* _Given information_:
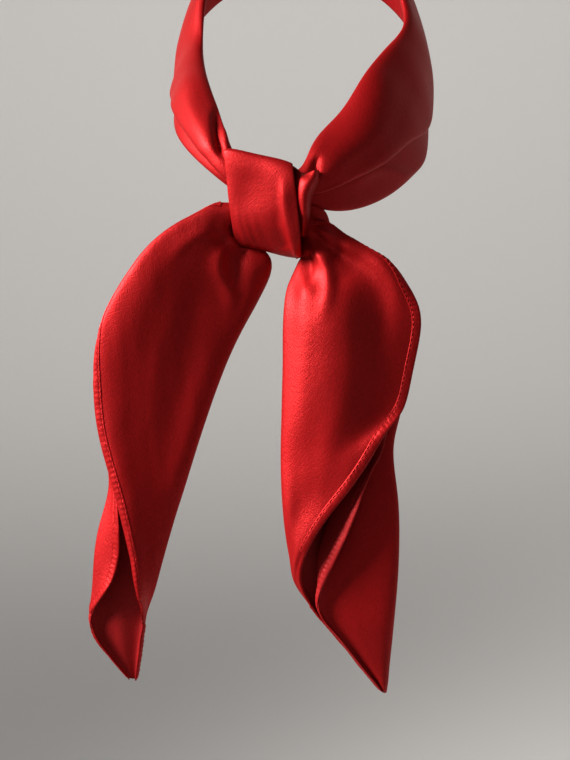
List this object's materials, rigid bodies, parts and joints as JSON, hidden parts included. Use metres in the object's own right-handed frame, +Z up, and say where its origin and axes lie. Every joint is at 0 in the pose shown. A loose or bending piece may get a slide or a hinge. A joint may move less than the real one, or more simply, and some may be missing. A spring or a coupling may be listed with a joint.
{
  "type": "silk neckerchief, tied",
  "caption": "Square satin neckerchief folded on the bias, worn round the neck and tied in front with one upright wrap over the knot and two hanging folded tails.",
  "frame": {"origin": "middle of the neck hollow, level with the middle of the band at its two sides", "axes": "+Z up along the wearer's neck, the knot and the tails towards -Y, +X to the right as seen from in front"},
  "size_m": [0.1686, 0.1965, 0.3629],
  "materials": {
    "silk": "red silk satin, glossy face and a duller wrong side, with a narrow machine-stitched double hem in matching red thread"
  },
  "bodies": {
    "root": {"neck_band": "silk", "knot_wrap": "silk", "tail_left": "silk", "tail_right": "silk"}
  },
  "joints": []
}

* _Written exercise_:
Copy the material above back out, exactly as written.

* _Full answer_:
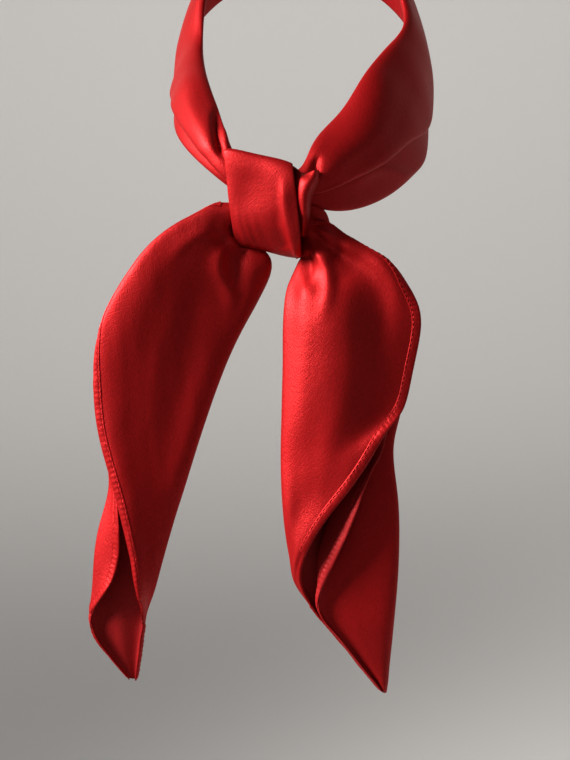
List this object's materials, rigid bodies, parts and joints as JSON, hidden parts included. Use metres in the object's own right-handed frame, +Z up, and say where its origin and axes lie. Every joint is at 0 in the pose shown. A loose or bending piece may get a slide or a hinge. A joint may move less than the real one, or more simply, and some may be missing. A spring or a coupling may be listed with a joint.
{
  "type": "silk neckerchief, tied",
  "caption": "Square satin neckerchief folded on the bias, worn round the neck and tied in front with one upright wrap over the knot and two hanging folded tails.",
  "frame": {"origin": "middle of the neck hollow, level with the middle of the band at its two sides", "axes": "+Z up along the wearer's neck, the knot and the tails towards -Y, +X to the right as seen from in front"},
  "size_m": [0.1686, 0.1965, 0.3629],
  "materials": {
    "silk": "red silk satin, glossy face and a duller wrong side, with a narrow machine-stitched double hem in matching red thread"
  },
  "bodies": {
    "root": {"neck_band": "silk", "knot_wrap": "silk", "tail_left": "silk", "tail_right": "silk"}
  },
  "joints": []
}